Defendants also urge transfer to the Arizona court under the first-to-file rule. (Mot. 4.) The first-to-file rule dictates that if two actions regarding the same or similar matters are filed in two separate courts, the first court retains authority to address arguments of forum non conveniens. Pacesetter Sys., Inc. v. Medtronic, Inc., 678 F.2d 93, 96 (9th Cir. 1982). The purpose of the rule is to provide "comprehensive disposition of litigation" and to conserve judicial resources. Id. at 95. When applying the first-to-file rule, the second court should assume that the first court will "appropriately consider the convenience of the parties and witnesses." Alltrade, Inc. v. Uniweld Prods., Inc., 946 F.2d 622, 628 (9th Cir. 1991). But the second court has broad discretion to stay, transfer, or dismiss the second pending action to allow the first court to decide the disposition of the actions. Id. at 628--29.

The Court finds that the first-to-file rule applies here. Under the first-to-file rule, unless it is clear the first court is incapable of determining the issues in the action, there is no reason the first court should not have leave to decide the issues before it. Pacesetter, 678 F.2d at 96. Consequently, only the District Court of Arizona may consider arguments under 28 U.S.C. § 1404(a) for forum non conveniens. Nevertheless, this Court may transfer this case to the District Court of Arizona under the first-to-file rule. Alltrade, 946 F.2d at 628--29. If the Arizona court later determines that this Court is the more convenient forum, then it may transfer both cases to this Court at that juncture.
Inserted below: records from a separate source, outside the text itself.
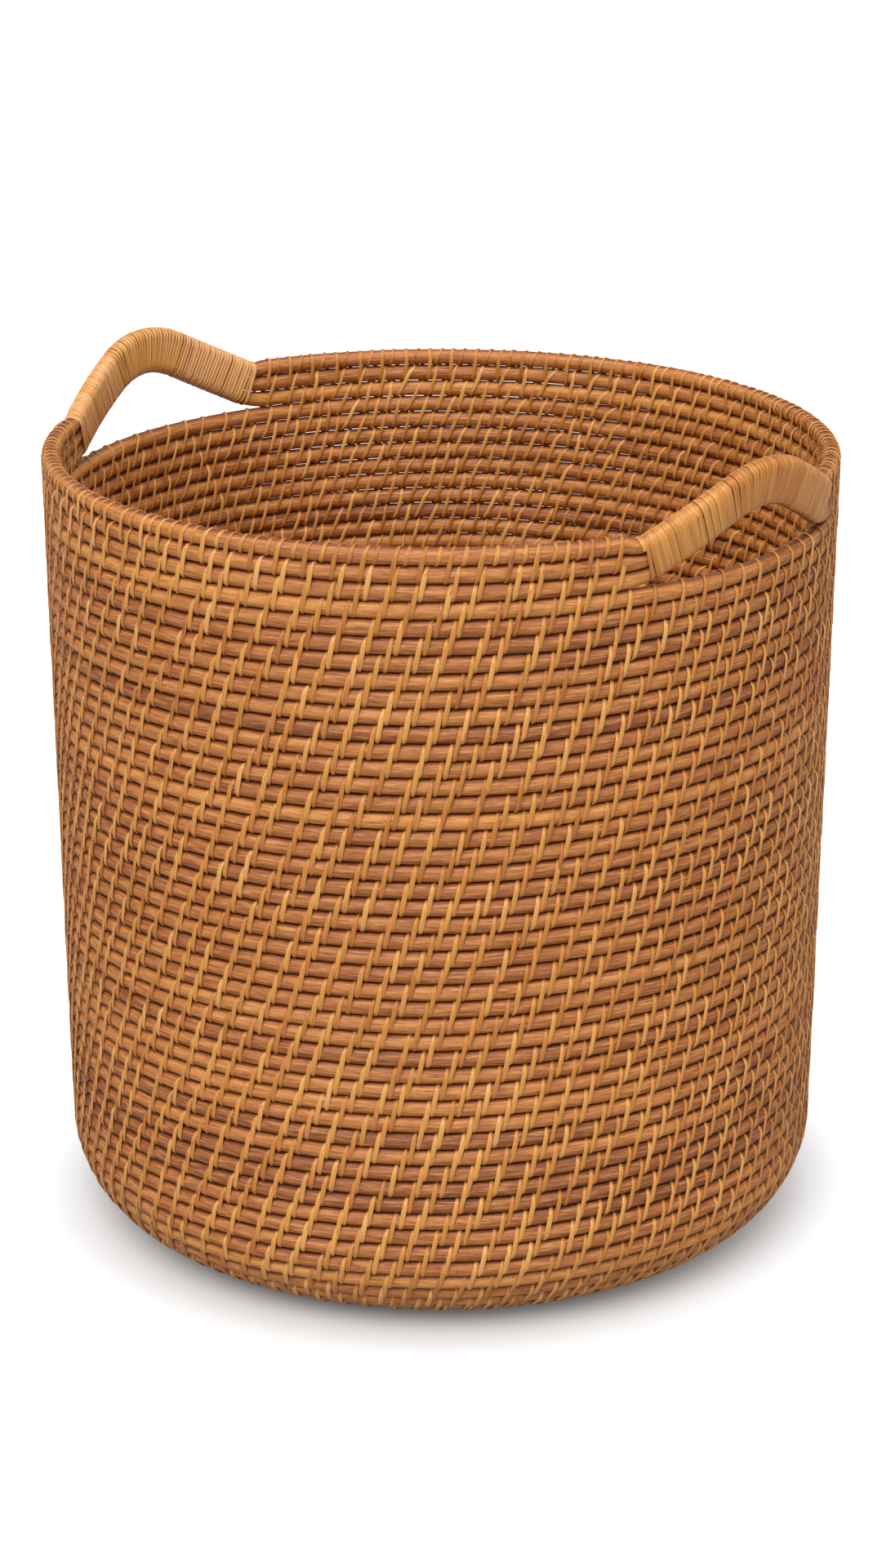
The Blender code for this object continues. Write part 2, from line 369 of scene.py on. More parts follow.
def rod_piece(node, stations, closed):
    """A rod in place of its CAD node."""
    guide = guide_curve(f"{node}_line", stations, closed)
    values = {
        "Rod Radius": ROD_RADIUS * FULLNESS, "Unevenness": ROD_UNEVENNESS,
        "Wander": ROD_WANDER,
        "Seed": chance.uniform(0, 50), "Material": rattan_core,
    }
    rod = worked(guide, f"{node}_rod", rod_work, values)
    rod.data.shade_smooth()
    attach(rod, "root")
    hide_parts(node)
    return rod


BASE_RODS = 3
SPIRAL_START = 0.0068
TAPER_TURNS = 0.92
CAD_STEPS = 20  # straight stretches of a full turn in the CAD rods
FINE = 6  # finer stretches for each of them here
BUTT_GAP = 0.0010
TIP_TURNS = 0.55  # the thinner start, curled up in the middle
BASE_ROD_RUN = 2.0  # of core told for each base rod, which mostly starts a new length
COURSE_GAP = PITCH - ROD_DIAMETER
FULL_STEPS = int((FLOOR_RADIUS - SPIRAL_START) / PITCH * CAD_STEPS)
BASE_TURNS = FULL_STEPS / CAD_STEPS


def spiral_radius(turn):
    """Radius of the coil's middle line, by turns from its start."""
    return FLOOR_RADIUS - PITCH * (BASE_TURNS - turn)


def base_station(turn, tone):
    """Place and size of the base's rod: thinner at its start, a point at its end."""
    radius, size = spiral_radius(turn), min(1.0, 1.0 + turn)
    if turn > BASE_TURNS:
        inner = spiral_radius(turn - 1) + PITCH / 2
        outer = FLOOR_RADIUS + PITCH / 2
        radius = (inner + outer) / 2
        size = (outer - inner - COURSE_GAP / 2) / ROD_DIAMETER
    outward = Vector((math.cos(turn * TURN), math.sin(turn * TURN), 0.0))
    return outward * radius + UP * ROD_RADIUS, -UP, size, tone


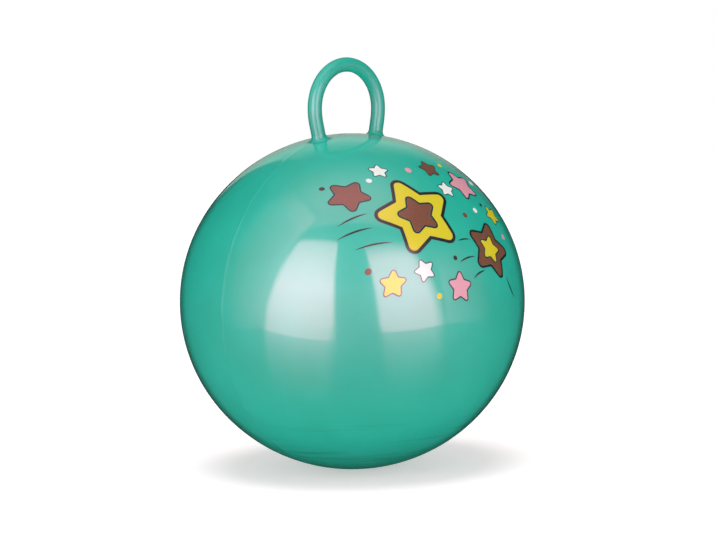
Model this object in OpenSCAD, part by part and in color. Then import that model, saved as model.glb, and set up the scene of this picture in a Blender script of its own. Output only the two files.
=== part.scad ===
// A child's hopper ball: a hollow vinyl ball with a loop handle on its crown,
// a valve socket and its stopper at the back, and a printed front.
// Millimetres, +Z up. The origin is the middle of the patch on which it stands.
// The loop and the parting line lie in the XZ plane, and the print faces -Y.

/* [Ball] */
// Width of the inflated ball at its middle
ball_d = 450; // [380:5:520]
// How much lower than wide the inflated ball is
ball_flatness = 12; // [4:1:30]
// Thickness of the moulded skin
skin_wall = 1.2; // [0.8:0.1:2.5]
// Width of the flat patch on which the ball stands
foot_d = 48; // [24:1:90]
// Width of the parting line left where the halves of the mould met
seam_w = 0.8; // [0.4:0.1:2]
// Height of the parting line above the skin
seam_h = 0.25; // [0.1:0.05:0.5]

/* [Handle] */
// Thickness of the round grip
grip_d = 18.4; // [14:0.2:24]
// Wall of the hollow grip
grip_wall = 3; // [1.5:0.1:5]
// Width of the loop, centre to centre of the grip
loop_w = 112.6; // [90:0.2:140]
// Height of the loop's widest place above the crown of the ball
loop_rise = 33; // [28:0.5:60]
// Radius by which each leg bends in towards the ball
leg_bend_r = 80; // [50:1:120]
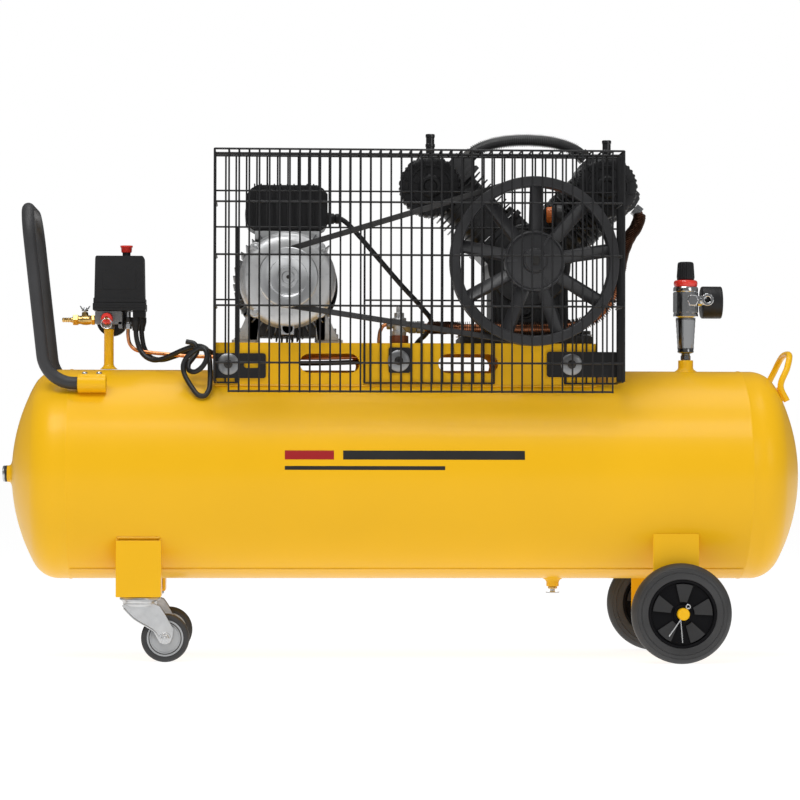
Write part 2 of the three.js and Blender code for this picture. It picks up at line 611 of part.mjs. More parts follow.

For the foregoing reasons, the Court DENIES Defendants' motion under Rule 12(b)(3), and GRANTS Defendant's Motion to Transfer under the first-to-file rule. Thus, this case is hereby transferred to the United States District Court for the District of Arizona. Parties must file a notice of related case with the Arizona court within 21 days of this order. The Clerk of Court shall close this case.